→ **Material**:
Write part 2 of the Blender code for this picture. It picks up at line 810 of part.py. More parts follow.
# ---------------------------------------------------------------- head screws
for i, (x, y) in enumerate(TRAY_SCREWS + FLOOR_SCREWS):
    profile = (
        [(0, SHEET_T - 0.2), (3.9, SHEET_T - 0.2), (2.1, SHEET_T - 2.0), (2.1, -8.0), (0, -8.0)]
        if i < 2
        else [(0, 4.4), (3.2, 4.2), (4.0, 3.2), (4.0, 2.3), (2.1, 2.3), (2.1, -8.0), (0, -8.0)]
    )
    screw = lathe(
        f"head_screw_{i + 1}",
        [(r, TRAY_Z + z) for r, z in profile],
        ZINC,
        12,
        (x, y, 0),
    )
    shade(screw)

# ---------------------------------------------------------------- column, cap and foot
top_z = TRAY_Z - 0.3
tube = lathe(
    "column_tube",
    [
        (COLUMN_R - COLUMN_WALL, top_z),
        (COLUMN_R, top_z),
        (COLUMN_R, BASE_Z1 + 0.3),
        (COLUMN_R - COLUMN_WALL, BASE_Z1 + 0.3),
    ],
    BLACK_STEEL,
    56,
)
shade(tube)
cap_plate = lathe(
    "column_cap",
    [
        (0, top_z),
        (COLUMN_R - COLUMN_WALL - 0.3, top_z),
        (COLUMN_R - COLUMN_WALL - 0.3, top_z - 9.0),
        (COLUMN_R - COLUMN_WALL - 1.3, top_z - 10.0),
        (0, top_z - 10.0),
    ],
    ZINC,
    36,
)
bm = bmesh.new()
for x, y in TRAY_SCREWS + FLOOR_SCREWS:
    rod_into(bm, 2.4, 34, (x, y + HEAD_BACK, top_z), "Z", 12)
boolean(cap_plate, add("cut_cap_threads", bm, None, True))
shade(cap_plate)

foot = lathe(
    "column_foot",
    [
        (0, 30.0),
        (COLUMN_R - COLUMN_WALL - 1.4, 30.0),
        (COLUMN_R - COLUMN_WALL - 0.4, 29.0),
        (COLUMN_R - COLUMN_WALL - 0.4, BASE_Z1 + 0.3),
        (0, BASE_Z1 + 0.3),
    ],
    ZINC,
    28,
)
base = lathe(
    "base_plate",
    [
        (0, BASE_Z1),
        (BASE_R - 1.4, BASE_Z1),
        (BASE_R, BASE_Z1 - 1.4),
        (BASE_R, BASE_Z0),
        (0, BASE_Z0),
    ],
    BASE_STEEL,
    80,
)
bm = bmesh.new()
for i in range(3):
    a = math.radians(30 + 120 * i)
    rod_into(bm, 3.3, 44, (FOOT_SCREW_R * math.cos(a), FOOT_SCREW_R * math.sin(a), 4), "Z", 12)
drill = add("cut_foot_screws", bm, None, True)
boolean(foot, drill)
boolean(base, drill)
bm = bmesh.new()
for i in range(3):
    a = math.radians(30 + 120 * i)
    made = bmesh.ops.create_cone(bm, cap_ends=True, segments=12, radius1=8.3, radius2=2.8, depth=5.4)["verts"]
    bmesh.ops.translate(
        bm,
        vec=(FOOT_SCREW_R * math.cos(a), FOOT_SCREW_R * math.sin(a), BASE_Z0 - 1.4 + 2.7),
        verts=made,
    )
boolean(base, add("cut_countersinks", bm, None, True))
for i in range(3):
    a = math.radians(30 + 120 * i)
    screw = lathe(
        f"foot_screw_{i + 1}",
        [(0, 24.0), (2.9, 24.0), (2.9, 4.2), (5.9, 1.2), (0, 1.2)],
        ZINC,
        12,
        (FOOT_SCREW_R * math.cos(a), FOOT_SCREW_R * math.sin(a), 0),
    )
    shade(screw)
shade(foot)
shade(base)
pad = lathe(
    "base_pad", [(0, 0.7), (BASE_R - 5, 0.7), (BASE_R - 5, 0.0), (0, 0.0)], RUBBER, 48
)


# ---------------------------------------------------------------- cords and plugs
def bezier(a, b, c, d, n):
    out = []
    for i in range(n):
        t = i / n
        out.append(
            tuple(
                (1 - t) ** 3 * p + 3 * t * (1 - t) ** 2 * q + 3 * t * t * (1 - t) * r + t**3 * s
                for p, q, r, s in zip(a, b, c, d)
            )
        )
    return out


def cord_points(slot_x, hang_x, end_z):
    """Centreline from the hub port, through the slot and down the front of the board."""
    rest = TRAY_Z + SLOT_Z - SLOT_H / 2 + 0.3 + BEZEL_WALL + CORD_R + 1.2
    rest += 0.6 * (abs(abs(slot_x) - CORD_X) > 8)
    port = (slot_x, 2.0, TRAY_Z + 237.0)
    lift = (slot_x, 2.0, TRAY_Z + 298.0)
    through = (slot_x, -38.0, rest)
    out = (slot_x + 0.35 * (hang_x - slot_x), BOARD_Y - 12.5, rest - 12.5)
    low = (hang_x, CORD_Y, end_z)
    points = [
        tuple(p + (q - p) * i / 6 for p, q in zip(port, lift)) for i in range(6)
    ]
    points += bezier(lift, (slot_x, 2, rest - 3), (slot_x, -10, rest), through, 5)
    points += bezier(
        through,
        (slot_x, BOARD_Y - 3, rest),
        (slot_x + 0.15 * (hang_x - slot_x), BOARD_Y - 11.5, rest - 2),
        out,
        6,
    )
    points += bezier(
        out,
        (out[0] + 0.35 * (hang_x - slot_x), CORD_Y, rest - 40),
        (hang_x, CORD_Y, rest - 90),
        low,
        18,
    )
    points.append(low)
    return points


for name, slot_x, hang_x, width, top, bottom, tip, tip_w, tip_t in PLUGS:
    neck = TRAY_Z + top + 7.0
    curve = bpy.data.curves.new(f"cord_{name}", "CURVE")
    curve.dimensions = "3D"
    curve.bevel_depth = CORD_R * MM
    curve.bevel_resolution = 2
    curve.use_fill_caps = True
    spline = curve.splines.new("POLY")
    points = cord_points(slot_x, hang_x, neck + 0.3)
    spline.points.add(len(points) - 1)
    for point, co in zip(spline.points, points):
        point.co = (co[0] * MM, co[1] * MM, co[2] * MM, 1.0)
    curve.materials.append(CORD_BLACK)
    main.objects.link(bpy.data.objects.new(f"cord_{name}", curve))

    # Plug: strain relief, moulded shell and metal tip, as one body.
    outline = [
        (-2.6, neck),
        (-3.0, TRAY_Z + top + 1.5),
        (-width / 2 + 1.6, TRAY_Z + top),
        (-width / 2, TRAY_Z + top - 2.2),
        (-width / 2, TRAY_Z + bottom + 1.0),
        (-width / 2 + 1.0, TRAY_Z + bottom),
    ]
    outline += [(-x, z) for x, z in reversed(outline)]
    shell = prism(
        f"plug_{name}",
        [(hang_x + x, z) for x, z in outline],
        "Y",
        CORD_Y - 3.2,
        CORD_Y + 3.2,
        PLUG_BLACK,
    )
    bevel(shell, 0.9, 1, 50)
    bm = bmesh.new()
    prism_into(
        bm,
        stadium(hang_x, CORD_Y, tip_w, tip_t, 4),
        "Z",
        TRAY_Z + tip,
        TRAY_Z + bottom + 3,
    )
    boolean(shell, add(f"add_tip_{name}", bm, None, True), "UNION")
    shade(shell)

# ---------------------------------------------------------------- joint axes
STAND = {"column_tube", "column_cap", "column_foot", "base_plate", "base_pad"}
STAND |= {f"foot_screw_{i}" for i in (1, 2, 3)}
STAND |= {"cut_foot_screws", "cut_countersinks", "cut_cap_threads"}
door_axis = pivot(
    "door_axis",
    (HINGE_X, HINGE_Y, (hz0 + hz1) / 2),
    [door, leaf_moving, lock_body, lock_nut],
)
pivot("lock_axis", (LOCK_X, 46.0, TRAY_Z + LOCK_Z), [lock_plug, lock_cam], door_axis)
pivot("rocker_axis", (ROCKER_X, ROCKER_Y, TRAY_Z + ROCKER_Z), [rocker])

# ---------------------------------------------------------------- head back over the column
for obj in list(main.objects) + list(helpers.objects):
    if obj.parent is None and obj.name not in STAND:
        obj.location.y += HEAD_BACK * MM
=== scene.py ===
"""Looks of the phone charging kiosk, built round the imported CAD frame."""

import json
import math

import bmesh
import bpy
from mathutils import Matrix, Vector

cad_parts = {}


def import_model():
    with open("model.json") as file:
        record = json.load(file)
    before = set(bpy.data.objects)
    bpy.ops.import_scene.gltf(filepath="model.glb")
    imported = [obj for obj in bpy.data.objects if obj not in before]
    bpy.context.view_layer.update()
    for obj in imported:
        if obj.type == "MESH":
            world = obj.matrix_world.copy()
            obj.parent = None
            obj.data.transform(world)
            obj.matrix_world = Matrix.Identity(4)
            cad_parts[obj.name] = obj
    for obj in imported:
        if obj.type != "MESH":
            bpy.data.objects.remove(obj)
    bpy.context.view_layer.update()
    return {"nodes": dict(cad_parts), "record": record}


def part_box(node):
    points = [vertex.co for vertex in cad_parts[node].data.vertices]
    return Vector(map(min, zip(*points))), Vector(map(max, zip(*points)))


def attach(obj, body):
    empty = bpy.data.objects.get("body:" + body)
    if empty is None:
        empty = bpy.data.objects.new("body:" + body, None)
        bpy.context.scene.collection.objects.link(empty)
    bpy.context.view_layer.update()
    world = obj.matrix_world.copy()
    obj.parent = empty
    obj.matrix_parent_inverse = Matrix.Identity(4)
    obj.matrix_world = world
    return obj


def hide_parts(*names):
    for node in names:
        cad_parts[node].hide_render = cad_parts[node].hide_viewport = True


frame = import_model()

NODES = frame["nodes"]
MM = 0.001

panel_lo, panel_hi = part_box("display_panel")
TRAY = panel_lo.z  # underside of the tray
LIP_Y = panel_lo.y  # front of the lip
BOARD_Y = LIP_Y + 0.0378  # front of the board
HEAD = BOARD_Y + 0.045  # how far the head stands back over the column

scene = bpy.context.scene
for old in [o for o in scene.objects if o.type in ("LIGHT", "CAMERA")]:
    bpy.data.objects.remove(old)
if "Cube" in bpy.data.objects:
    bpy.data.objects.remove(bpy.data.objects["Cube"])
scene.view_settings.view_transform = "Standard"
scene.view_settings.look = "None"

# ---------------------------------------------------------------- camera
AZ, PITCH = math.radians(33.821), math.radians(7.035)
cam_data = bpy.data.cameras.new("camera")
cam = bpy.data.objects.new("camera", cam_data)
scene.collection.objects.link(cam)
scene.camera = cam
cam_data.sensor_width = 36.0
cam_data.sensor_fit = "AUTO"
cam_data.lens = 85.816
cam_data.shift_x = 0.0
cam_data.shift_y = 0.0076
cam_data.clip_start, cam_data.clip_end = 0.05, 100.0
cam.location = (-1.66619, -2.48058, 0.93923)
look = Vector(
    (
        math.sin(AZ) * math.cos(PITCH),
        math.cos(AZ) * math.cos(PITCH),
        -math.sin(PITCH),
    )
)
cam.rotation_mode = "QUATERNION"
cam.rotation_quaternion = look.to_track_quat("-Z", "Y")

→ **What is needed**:
Leave out every line without the string "frame" and copy the rest.

→ **Finished exercise**:
"""Looks of the phone charging kiosk, built round the imported CAD frame."""
frame = import_model()
NODES = frame["nodes"]